>> START DATA EXTRACT
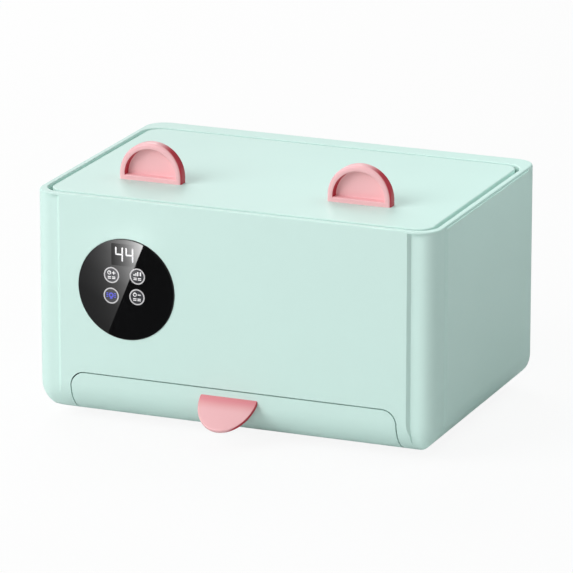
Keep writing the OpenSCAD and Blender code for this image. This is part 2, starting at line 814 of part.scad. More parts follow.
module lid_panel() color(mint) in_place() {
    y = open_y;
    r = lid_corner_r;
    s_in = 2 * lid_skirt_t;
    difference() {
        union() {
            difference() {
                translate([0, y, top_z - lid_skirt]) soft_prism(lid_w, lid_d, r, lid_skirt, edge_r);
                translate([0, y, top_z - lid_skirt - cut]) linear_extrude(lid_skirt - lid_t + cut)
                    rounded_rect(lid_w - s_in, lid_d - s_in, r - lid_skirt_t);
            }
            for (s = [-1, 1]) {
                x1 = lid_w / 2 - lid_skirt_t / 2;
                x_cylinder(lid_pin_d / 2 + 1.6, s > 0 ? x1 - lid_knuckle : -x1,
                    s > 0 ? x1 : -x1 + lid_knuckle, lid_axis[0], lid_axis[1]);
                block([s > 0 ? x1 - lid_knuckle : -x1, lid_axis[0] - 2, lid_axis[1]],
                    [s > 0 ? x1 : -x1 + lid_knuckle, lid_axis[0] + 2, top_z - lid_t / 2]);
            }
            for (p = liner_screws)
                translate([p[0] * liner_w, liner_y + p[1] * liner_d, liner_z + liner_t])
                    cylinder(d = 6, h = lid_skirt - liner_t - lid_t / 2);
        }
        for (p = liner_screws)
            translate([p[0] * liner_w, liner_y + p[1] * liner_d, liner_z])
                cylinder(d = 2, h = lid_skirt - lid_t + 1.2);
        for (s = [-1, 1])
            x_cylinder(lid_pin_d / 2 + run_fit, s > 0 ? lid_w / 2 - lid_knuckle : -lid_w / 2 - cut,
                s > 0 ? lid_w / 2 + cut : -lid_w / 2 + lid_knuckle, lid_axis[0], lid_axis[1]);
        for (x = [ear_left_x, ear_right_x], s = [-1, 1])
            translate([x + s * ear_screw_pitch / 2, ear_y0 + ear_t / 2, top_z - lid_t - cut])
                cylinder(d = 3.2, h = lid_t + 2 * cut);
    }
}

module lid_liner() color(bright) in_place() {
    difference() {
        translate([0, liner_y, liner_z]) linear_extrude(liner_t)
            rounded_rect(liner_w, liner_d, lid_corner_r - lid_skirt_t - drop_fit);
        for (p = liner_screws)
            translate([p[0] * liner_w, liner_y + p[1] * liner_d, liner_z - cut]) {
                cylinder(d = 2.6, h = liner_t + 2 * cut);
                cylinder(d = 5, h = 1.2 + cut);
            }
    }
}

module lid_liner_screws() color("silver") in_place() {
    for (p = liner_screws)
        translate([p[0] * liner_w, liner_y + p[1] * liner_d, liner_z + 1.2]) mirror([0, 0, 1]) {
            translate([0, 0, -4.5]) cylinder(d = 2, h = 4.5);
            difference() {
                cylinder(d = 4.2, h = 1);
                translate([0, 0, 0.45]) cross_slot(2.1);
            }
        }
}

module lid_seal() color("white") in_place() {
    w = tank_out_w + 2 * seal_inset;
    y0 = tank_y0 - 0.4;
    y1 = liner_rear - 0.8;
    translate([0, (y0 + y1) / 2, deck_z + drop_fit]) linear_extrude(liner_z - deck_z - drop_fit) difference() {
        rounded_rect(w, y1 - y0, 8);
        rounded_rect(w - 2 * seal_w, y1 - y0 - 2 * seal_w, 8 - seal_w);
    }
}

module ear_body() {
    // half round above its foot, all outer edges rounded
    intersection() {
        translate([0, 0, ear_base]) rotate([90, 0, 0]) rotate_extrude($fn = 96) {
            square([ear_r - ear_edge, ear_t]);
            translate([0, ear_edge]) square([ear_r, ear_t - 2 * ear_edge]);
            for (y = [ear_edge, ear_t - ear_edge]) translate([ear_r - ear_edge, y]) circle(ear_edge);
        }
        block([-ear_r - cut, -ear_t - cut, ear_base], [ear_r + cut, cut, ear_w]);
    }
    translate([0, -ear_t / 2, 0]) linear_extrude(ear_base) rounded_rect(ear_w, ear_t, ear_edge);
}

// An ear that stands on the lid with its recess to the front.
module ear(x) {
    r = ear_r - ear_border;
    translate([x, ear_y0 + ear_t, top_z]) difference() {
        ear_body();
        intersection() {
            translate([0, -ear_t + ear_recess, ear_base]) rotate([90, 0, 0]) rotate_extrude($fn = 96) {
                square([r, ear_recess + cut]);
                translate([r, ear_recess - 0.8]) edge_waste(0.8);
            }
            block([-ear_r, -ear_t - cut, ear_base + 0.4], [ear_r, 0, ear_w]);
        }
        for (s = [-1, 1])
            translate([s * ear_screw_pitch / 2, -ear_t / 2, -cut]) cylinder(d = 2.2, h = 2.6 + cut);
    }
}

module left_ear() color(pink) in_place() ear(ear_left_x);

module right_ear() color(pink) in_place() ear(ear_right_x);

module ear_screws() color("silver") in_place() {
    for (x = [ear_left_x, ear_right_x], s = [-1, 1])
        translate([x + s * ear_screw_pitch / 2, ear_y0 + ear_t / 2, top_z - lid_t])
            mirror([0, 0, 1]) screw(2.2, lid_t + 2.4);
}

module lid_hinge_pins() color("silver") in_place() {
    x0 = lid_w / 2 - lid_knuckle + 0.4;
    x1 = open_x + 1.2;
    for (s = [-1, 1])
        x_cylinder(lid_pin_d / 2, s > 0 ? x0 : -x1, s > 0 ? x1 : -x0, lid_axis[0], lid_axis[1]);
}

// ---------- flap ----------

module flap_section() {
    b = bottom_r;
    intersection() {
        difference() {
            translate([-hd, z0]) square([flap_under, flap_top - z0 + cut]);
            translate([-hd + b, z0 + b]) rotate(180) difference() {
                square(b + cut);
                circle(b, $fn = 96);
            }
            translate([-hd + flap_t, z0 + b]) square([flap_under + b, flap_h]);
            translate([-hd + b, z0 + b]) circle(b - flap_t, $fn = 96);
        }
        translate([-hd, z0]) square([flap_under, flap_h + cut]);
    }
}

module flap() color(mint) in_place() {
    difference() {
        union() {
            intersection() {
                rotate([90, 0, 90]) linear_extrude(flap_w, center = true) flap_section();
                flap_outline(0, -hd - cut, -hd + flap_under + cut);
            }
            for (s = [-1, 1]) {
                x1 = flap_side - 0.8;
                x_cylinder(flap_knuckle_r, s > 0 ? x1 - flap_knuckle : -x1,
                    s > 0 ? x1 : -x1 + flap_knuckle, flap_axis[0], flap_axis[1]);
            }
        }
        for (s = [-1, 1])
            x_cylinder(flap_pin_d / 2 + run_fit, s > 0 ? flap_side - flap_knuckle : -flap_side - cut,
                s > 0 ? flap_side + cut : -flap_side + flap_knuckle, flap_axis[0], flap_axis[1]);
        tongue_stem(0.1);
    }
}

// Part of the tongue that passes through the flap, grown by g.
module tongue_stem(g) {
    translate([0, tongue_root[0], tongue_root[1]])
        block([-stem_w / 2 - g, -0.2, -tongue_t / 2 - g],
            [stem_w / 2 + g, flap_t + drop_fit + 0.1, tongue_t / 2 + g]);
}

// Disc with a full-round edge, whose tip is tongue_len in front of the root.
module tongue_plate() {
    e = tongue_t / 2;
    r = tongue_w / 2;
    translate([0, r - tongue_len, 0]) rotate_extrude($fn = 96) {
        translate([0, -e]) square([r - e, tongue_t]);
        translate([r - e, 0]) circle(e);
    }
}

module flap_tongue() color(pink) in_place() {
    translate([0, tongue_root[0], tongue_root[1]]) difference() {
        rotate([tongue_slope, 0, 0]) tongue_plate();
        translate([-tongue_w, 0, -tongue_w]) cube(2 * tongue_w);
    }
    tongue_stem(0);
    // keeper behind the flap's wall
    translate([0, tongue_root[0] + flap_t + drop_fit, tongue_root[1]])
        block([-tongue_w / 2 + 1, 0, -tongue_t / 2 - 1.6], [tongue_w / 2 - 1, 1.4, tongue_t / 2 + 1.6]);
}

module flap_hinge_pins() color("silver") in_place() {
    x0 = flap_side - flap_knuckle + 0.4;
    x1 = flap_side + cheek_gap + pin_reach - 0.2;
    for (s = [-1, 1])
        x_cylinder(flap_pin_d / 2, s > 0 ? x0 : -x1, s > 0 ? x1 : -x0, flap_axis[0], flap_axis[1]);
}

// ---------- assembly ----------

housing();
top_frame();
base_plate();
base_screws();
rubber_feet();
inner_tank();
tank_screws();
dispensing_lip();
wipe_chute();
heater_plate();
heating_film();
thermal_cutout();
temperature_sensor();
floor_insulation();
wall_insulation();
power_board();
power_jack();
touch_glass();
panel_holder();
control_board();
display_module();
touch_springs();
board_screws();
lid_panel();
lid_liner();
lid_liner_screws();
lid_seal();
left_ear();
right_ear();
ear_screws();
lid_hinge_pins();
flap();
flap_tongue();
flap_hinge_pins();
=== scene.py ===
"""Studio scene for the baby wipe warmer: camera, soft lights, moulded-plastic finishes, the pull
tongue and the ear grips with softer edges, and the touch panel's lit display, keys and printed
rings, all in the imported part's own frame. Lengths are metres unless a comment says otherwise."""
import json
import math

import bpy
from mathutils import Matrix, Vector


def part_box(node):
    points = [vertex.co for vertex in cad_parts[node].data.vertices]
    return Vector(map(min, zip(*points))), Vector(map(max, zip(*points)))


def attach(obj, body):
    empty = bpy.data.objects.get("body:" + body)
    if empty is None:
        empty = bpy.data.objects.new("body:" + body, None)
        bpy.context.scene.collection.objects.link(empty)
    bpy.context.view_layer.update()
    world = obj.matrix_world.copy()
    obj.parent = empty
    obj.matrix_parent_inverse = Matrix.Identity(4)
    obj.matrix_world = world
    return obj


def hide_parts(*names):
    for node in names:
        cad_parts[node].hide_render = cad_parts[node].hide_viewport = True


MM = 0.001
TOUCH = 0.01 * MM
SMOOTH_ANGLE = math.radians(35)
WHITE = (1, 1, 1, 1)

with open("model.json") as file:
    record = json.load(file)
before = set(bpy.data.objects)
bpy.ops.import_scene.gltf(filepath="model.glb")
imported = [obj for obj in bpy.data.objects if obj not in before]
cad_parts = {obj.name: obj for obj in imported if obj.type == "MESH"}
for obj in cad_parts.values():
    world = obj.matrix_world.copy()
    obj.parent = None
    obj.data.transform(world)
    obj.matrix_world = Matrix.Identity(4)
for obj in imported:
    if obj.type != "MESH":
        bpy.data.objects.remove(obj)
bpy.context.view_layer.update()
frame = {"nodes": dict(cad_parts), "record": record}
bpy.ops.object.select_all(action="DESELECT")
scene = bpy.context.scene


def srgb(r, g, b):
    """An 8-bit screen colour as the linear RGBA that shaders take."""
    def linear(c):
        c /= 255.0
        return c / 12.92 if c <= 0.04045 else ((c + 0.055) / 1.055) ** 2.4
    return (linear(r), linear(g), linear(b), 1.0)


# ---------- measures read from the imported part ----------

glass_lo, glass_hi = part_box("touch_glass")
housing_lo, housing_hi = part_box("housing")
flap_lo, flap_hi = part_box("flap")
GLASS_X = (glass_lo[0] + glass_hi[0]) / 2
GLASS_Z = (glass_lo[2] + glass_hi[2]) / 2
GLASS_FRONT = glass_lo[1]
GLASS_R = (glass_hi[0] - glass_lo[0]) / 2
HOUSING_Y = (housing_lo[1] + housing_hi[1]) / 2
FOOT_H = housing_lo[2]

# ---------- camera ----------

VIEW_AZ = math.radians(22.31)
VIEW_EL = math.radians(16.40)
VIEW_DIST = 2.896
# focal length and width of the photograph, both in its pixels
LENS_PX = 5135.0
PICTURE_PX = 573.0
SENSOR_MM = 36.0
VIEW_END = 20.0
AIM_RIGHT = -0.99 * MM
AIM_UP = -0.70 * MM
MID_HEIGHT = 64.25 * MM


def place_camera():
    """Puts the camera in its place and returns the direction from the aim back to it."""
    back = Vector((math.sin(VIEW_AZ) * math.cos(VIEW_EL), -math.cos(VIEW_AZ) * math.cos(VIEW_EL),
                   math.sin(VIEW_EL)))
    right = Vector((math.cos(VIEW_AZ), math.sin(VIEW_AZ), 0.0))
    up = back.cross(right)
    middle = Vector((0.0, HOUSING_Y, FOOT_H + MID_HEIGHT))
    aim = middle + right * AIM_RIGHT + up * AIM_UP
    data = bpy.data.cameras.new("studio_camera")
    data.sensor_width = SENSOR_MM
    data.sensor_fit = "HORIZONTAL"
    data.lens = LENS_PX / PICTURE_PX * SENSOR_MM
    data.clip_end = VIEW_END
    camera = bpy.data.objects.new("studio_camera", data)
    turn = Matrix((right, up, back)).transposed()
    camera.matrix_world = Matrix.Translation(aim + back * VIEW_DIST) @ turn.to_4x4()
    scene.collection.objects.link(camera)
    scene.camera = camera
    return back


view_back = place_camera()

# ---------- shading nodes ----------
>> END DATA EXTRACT
>> START DATA EXTRACT
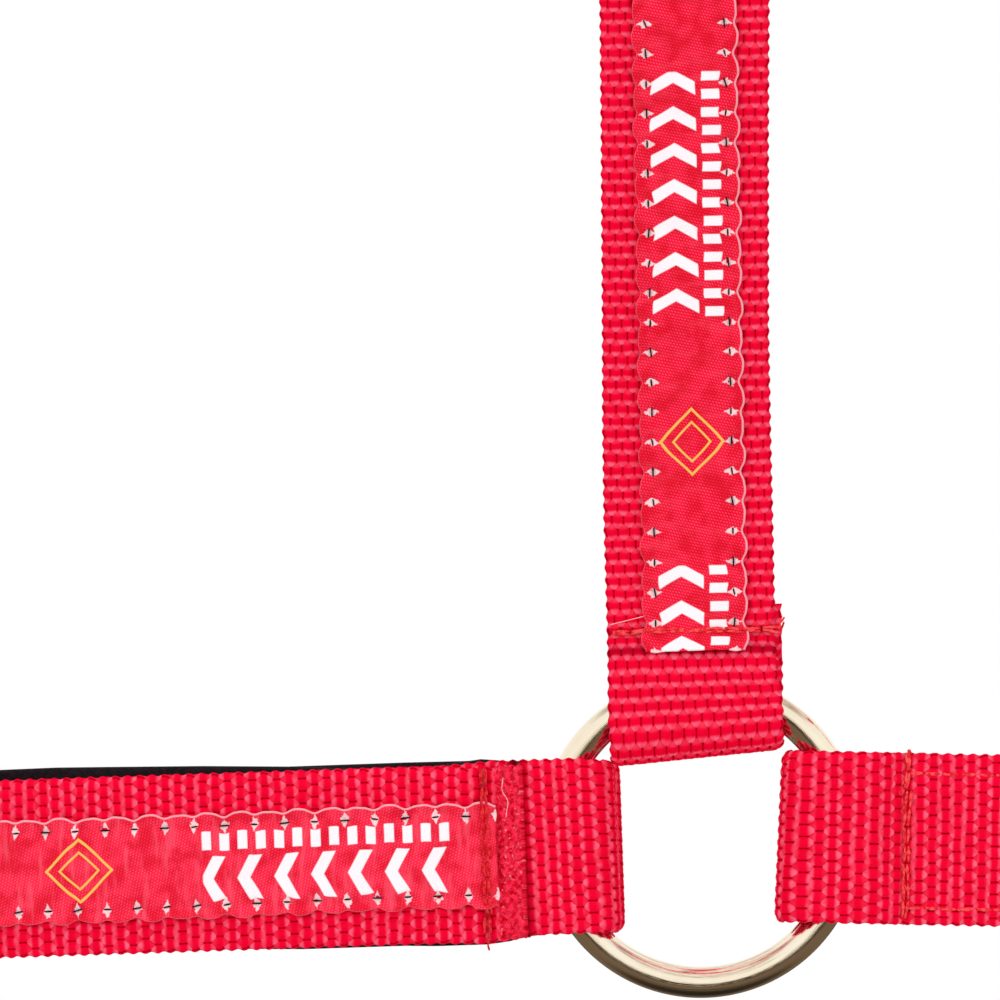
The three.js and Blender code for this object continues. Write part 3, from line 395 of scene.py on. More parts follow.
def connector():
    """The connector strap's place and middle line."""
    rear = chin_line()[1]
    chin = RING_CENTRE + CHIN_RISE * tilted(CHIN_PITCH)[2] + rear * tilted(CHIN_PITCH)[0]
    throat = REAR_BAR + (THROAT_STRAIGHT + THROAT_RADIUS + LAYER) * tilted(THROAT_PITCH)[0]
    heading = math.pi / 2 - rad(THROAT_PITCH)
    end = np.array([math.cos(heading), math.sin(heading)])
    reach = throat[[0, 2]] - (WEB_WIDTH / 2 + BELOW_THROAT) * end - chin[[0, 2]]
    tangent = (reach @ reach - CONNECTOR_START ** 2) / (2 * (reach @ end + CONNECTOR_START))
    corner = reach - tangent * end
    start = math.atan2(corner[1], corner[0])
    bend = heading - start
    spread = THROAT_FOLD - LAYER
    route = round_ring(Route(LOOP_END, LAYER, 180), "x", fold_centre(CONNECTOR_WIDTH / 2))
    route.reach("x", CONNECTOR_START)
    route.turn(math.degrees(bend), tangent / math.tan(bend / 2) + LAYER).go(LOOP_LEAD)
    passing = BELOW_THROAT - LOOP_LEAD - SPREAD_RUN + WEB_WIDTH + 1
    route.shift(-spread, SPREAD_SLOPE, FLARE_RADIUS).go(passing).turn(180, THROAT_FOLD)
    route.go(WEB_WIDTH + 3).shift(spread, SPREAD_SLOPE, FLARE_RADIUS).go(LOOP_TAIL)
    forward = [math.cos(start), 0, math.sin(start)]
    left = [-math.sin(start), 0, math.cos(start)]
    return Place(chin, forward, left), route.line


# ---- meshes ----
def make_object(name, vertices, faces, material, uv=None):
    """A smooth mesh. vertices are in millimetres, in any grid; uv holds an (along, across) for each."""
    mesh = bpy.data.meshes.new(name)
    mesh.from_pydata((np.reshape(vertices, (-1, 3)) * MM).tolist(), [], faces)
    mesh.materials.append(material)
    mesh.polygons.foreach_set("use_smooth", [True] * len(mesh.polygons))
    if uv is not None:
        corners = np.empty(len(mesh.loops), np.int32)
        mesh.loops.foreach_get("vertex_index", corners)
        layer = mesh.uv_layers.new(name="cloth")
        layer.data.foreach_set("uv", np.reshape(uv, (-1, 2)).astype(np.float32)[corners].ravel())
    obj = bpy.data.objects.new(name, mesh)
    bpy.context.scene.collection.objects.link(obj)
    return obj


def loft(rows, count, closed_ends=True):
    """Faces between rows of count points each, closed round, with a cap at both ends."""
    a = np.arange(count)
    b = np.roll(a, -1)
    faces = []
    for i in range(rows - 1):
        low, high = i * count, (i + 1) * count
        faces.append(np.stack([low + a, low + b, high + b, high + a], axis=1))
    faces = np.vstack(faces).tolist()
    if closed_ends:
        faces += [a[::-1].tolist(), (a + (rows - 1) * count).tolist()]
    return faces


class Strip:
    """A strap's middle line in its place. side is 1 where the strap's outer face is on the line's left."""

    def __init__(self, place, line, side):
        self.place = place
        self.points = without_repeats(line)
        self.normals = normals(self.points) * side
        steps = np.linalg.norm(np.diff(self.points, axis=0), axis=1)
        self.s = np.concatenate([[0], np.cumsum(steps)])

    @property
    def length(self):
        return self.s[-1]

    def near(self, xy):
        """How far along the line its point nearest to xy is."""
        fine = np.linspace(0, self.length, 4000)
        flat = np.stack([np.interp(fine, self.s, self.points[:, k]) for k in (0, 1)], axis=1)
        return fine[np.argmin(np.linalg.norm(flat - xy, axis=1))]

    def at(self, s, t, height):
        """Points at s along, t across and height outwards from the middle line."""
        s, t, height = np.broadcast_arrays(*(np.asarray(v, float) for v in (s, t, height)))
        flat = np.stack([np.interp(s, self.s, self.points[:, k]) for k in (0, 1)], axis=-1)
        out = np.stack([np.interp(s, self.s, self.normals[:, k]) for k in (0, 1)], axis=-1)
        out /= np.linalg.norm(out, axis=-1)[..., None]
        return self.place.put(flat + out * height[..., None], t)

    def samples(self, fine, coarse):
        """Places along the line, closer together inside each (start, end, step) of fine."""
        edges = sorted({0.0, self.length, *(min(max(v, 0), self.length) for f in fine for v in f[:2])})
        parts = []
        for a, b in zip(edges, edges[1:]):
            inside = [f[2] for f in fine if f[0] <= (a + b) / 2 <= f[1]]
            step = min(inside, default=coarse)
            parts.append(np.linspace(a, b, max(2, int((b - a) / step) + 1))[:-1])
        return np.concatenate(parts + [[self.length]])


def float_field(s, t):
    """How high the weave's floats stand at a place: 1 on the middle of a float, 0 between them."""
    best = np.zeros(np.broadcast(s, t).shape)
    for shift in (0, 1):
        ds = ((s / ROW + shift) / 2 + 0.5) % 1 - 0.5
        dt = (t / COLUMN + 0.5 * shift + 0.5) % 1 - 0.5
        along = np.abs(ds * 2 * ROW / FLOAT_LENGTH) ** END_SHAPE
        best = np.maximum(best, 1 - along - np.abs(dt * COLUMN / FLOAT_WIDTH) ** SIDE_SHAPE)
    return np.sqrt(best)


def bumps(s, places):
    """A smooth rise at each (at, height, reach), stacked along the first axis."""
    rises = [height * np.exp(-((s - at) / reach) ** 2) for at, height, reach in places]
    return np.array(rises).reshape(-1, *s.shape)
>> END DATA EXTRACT
**PROBLEM DESCRIPTION**. Every line above that contains the word "code" should be reported.

**SOLVED PROBLEM**.
Keep writing the OpenSCAD and Blender code for this image. This is part 2, starting at line 814 of part.scad. More parts follow.
The three.js and Blender code for this object continues. Write part 3, from line 395 of scene.py on. More parts follow.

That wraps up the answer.